Fan fits! Takes up more space then the delta pag one but still clears everything. Will need a PWM controller for this fan. That is next.
The original turn signals are crusty and leak water inside. I wanted to rebuild them with new lenses but the internals and the bulb housings contacts are all rusted and corroded up.
No one makes the same lights anymore but I found these on ebay that are similar.
I had to adapt the stock plastic bracket/spacer to fit the single threaded stud. Then bolt it on and wire it up!
These new lights don’t have provisions for the metal cages to snap on. I could leave off the metal cages but part of the look is the cage. I welded the cages together to make up for this.
With the front headlights and turn signals working, lets go to the rear.
None of the lights in the back worked. Working through the harness I found this ring terminal not attached to anything.

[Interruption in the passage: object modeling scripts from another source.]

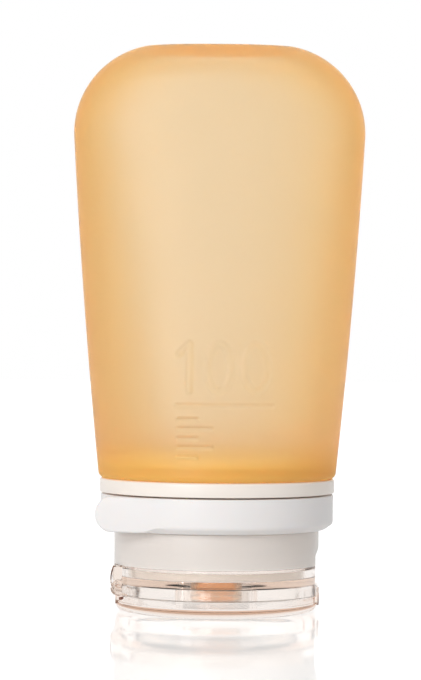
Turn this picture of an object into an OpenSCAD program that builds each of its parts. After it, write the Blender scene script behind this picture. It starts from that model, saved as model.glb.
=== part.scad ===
// Travel squeeze tube, standing upside down on its closed flip lid.
// Millimetres. +Z is up, the cap's axis is Z, the front faces -Y and the lid's hinge is on the left, at -X.

/* [Squeeze body] */
// Height of the soft body from its mouth to its flat tail
body_h = 85.9; // [70:0.1:110]
// Outer diameter of the body at its mouth
mouth_d = 47.2; // [46:0.1:50]
// Widest width, just below the shoulders of the tail
shoulder_w = 58.2; // [52:0.1:66]
// Radius of the two tail corners, seen from the front
shoulder_r = 17.6; // [10:0.1:22]
// Depth of the body at the height of the tail corners
tail_depth = 28; // [24:0.1:40]
// Radius of the tail edge, seen from the side
tail_edge_r = 9; // [6:0.1:11]
// How far the flat tail cuts into the round corners
tail_cut = 0.2; // [0:0.05:0.6]
// How far the sides bow out between mouth and shoulder
side_bow = 0.4; // [0:0.05:1]
// Squareness of the tail's oval section, 2 is an ellipse
tail_square = 2.35; // [2:0.05:2.8]
// Wall of the soft body
body_wall = 2.2; // [1.4:0.1:2.6]
// Thickness of the lip that grips the neck collar
lip_h = 2.2; // [1.6:0.1:3]
// Rounding of the mouth's outer edge
mouth_edge_r = 1.1; // [0.4:0.1:1.6]

/* [Neck collar] */
// How far the collar's flange is set in from the body's mouth
flange_step = 0.2; // [0:0.05:0.5]
// Height of the flange
flange_h = 2.8; // [2:0.05:4]
// Room for the thread between the neck and the cap's skirt
thread_room = 1.5; // [1.4:0.05:1.8]
// Wall of the neck
neck_wall = 1.8; // [1.2:0.1:2.4]
// Height of the barb that holds the body's lip
barb_h = 1.6; // [1:0.1:3]
// How far the barb stands out past the lip's bore
barb_out = 1.9; // [1:0.1:2.6]

/* [Cap] */
// Wall of the frosted skirt
skirt_wall = 1.5; // [1.2:0.1:1.6]
// How far the polished apron is set in from the frosted skirt
apron_step = 0.1; // [0:0.05:0.3]
// Height of the polished apron, from the cap's lower edge
apron_h = 6; // [5:0.1:8]
// Height of the cap from its lower edge to its top edge
cap_h = 20.05; // [18:0.05:26]
// Wall of the apron and of the lid's rim
rim_wall = 3.5; // [3.2:0.1:5]
// Depth of the chamber between the lid and the deck, on the cap's side
chamber_h = 2.2; // [1.6:0.1:3]
// Thickness of the deck that carries the nozzle
deck_t = 1.5; // [1.2:0.1:2]
// Depth of the groove that the loop band sits in
groove_depth = 0.4; // [0.2:0.1:0.6]
// Radius of the nozzle as a share of the neck's bore radius
nozzle_share = 0.423; // [0.38:0.001:0.45]
// Wall of the nozzle
nozzle_wall = 1.4; // [1:0.1:1.6]
// How far the nozzle stands out of the deck
nozzle_h = 3.5; // [2.5:0.1:3.6]
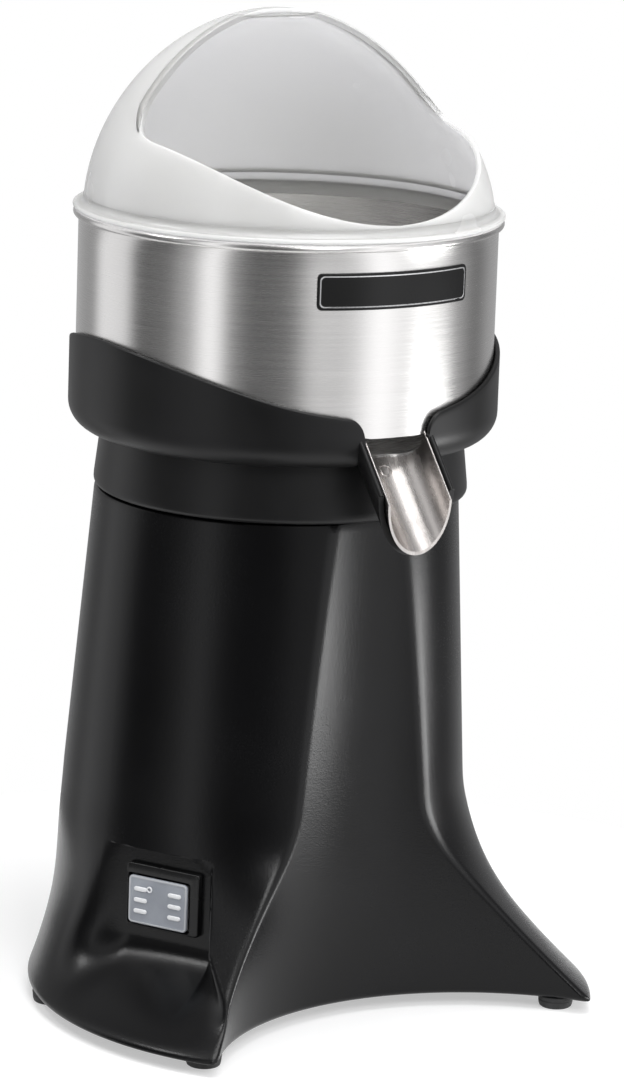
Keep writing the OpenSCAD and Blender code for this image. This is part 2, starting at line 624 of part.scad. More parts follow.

This terminal is connected to the ground side of the entire rear lights…. Well clean up the terminal and attach it to the chassis. This got most of the lights working. Brakes and Turn signals. Back up lights still don’t work tho.
Taking apart the lights and I find that the bulb terminals are gone/corroded.
Pico makes crimp on bulb socket contacts. Part Number 1583PT. Kinda pricey but they allow you to rebuild old light housings with new contacts.
After putting it back together the rear lights still didnt work! Testing the neutral safety switch indicates that the switch is also broken, this switch also controls the reverse lights. Bypassing the NSS lights up the rear back up lights. Definitely the switch. Ordered a NSS that fits the TF-904 transmission.
Last light to get working is the license plate light. The one on the Jeep isnt original but lets get it working since it exists.
The wiring was all jacked up so I cut it and put on new wires.
Then wired into the harness!
A couple days later, the new NSS arrived. Pulling out the old on shows what is going on.
The switch is jammed up. Replacing the switch got the safety part of the ignition system operating correctly and the reverse lights now work with the shifter in reverse.